Posted by sebb <se...@gmail.com>.
On 23 April 2013 08:31, Sergio Fernández <
sergio.fernandez@salzburgresearch.at> wrote:

> Hi Marvin,
>
> thanks for your time analysing our release. Please, find my reply inline.
>
> On 18/04/13 02:30, Marvin Humphrey wrote:
>
>> On Wed, Apr 17, 2013 at 11:00 AM, Sebastian Schaffert  wrote:
>>
>>  - The section "NOTICE file" in [3] says that "The NOTICE file may also
>>>    include copyright notices moved from source files submitted to the
>>> ASF".
>>>    The 3rd party Javascript files we include are "submitted to the ASF",
>>> but
>>>    they are often under MIT license and therefore category A in [2]. If I
>>>    read the document correctly, category A only requires to include
>>> notices
>>>    if a NOTICE file is contained in the product.
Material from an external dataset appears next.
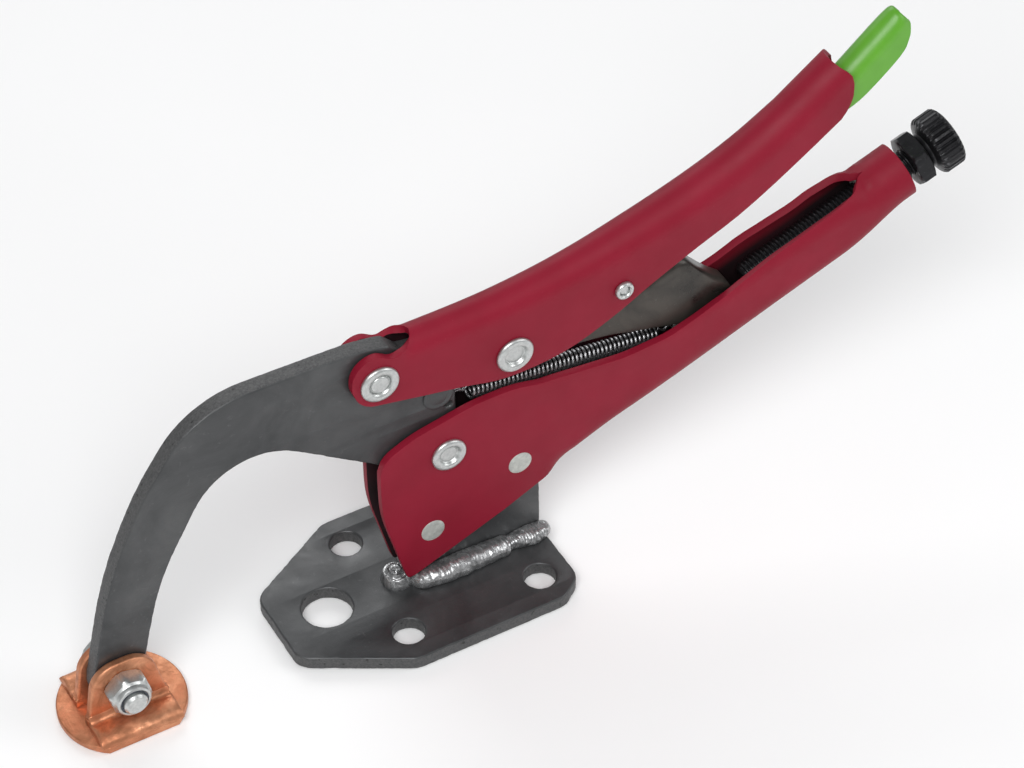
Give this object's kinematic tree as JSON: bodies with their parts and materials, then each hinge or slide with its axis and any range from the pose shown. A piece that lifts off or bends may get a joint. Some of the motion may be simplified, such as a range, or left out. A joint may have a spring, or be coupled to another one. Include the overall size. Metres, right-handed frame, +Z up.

According to [1], MIT
>>> and
>>>    New BSD even can have a reduced entry in LICENSE. [4] says, however,
>>> that
>>>    "All the licenses on all the files to be included within a package
>>> should
>>>    be included in the LICENSE document. "
>>>
>>
>> Here's Roy Fielding, ASF Board member and author of the Apache License
>> 2.0:
>>
>>      http://s.apache.org/Hqj
>>
>>      Pointers are sufficient.
>>
>> Roy elaborates here:
>>
>>      http://s.apache.org/Iw6
>>
>>      By pointers, I mean a relative path reference to the license file
>> within
>>      some subdirectory of the package being redistributed.
>>
>
> Right this would make the LICENCE files shorter. So, if I understood
> correctly, we should switch from licenses text to pointers, something like:
>
>
No; it's not necessary to switch.
Roy says that pointers are sufficient. He does not say they are necessary.

>From LEGAL-155:

"In any case, the intention is to allow use of whatever form seems most
appropriate for the given distribution form, while still satisfying the
legal requirements for each licensed work. Some projects will want to
include all the text in one file. Others may not."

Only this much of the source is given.